• What the task asks: Starting at the line with "hollow_panels(panels, tools)" and stopping at the line with "if empty is", repeat each line exactly. Include both and omit the rest.

• Records provided:

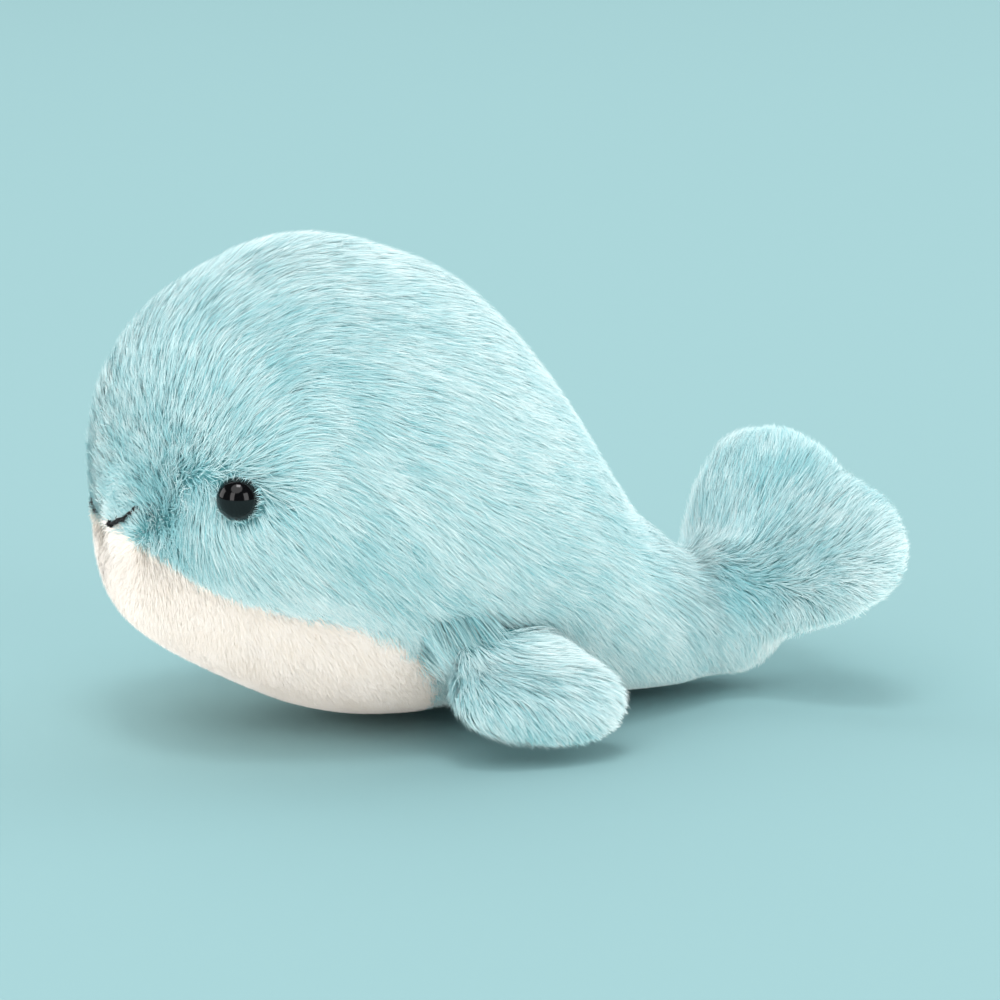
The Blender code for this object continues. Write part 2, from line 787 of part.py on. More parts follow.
def build():
    """Builds the whale and prints where its joints are."""
    empty_scene()
    parts = collection("plush_whale")
    cutters = collection("plush_whale_cutters")
    kinds = {
        "aqua": material("aqua_pile", AQUA, 0.9),
        "white": material("white_pile", WHITE, 0.9),
        "gloss": material("black_gloss_plastic", BLACK, 0.08),
        "plastic": material("white_plastic", PALE, 0.5),
        "thread": material("black_thread", BLACK, 0.7),
        "fibre": material("fibre_filling", FIBRE, 1.0),
    }
    whale = place("plush_whale", None, parts)
    bpy.context.view_layer.update()
    panels, skin, lining, tools = add_body(parts, cutters, whale, kinds)
    add_eyes(parts, cutters, whale, kinds, panels, skin, lining)
    add_mouth(parts, cutters, whale, kinds, panels, skin)
    flippers = add_flippers(parts, cutters, whale, kinds, panels, skin)
    hollow_panels(panels, tools)
    tail = add_tail(parts, cutters, whale, kinds)
    low, high = corners_of(parts)
    for item in list(cutters.objects):
        item.parent = whale
    whale.location = (-(low.x + high.x) / 2, -(low.y + high.y) / 2, 0)
    bpy.context.view_layer.update()
    print("size", tuple(round(value, 5) for value in high - low))
    print("lowest", round(low.z, 5))
    for hinge, along in flippers:
        at = tuple(round(value, 5) for value in hinge.matrix_world.translation)
        print(hinge.name, at, tuple(round(value, 5) for value in along))
    print("tail_hinge", tuple(round(value, 5) for value in tail.matrix_world.translation))


build()
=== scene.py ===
"""Looks of the plush whale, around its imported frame.

Stuffed forms carry the pile strand by strand, combed the way the photograph shows it.
"""

import json
import math

import bmesh
import bpy
import numpy as np
from mathutils import Matrix, Vector
from mathutils.bvhtree import BVHTree
from mathutils.kdtree import KDTree


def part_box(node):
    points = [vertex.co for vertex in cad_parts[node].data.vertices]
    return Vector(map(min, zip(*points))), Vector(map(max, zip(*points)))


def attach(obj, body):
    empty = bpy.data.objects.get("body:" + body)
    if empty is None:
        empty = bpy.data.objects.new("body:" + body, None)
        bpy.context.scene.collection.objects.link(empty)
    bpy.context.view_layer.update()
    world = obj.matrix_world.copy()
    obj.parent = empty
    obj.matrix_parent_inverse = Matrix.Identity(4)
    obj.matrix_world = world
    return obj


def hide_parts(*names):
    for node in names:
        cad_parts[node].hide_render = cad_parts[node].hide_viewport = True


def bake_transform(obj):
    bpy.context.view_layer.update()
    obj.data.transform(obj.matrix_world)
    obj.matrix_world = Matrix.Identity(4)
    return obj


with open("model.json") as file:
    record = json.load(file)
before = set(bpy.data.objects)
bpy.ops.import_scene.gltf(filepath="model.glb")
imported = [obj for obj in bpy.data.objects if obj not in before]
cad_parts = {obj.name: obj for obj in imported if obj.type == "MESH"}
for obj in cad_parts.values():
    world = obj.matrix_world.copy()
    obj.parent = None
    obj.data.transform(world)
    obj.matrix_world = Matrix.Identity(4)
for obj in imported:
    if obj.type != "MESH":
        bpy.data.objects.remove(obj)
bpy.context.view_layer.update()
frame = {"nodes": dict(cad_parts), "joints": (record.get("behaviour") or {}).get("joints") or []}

# Camera at the photograph's viewing angle
PHOTO_SIDE = 1000
CAMERA_TARGET = Vector((0, 0, 0.07))
CAMERA_DISTANCE = 1.2
CAMERA_AZIMUTH = math.radians(-20)
CAMERA_ELEVATION = math.radians(10.5)
CAMERA_LENS = 144
CAMERA_SENSOR = 36
CAMERA_SHIFT = (0.013, -0.024)

# Stuffed forms
VOXEL = 0.0022
WELD = 0.00002
SMOOTH_ROUNDS = 14
BELLY_PILE_LENGTH = 0.0046
BELLY_PILE_LIFT = math.radians(33)
BELLY_EDGE_WIDTH = 0.0018
BELLY_EDGE_SHIFT = 0.0015
BELLY_EDGE_FADE = 0.009
BELLY_SINK = 0.0016
MOUTH_GROOVE = 0.0015
MOUTH_GROOVE_WIDTH = 0.008
FLOOR_GAP = 0.0002

# Pile
STRAND_STEPS = 2
STRAND_SUNK = 0.0006
SEED = 7
STEEPEST = math.radians(74)
RIM_LEVEL = 0.92
RIM_SHARE = 0.36
TOUSLED_LENGTH = 0.0085
PARTING_LEVEL = 0.8
RIM_EXTRA = 1.0
STRAY_SHARE = 0.03
LAP_REACH = 0.016
LAP_HEIGHT = 0.012
LAP_CLEAR = 0.0006
TAIL_ZONE = 0.02
FLIPPER_ROOT_REACH = 0.012
FLIPPER_ROOT_DEPTH = 0.004

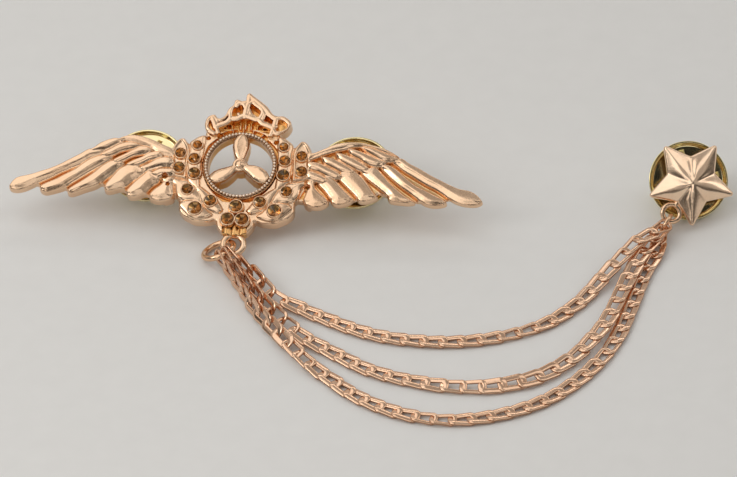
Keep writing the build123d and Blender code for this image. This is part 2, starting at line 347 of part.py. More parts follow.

• Output for this exercise:
    hollow_panels(panels, tools)
    tail = add_tail(parts, cutters, whale, kinds)
    low, high = corners_of(parts)
    for item in list(cutters.objects):
        item.parent = whale
    whale.location = (-(low.x + high.x) / 2, -(low.y + high.y) / 2, 0)
    bpy.context.view_layer.update()
    print("size", tuple(round(value, 5) for value in high - low))
    print("lowest", round(low.z, 5))
    for hinge, along in flippers:
        at = tuple(round(value, 5) for value in hinge.matrix_world.translation)
        print(hinge.name, at, tuple(round(value, 5) for value in along))
    print("tail_hinge", tuple(round(value, 5) for value in tail.matrix_world.translation))


build()
=== scene.py ===
"""Looks of the plush whale, around its imported frame.

Stuffed forms carry the pile strand by strand, combed the way the photograph shows it.
"""

import json
import math

import bmesh
import bpy
import numpy as np
from mathutils import Matrix, Vector
from mathutils.bvhtree import BVHTree
from mathutils.kdtree import KDTree


def part_box(node):
    points = [vertex.co for vertex in cad_parts[node].data.vertices]
    return Vector(map(min, zip(*points))), Vector(map(max, zip(*points)))


def attach(obj, body):
    empty = bpy.data.objects.get("body:" + body)
    if empty is None:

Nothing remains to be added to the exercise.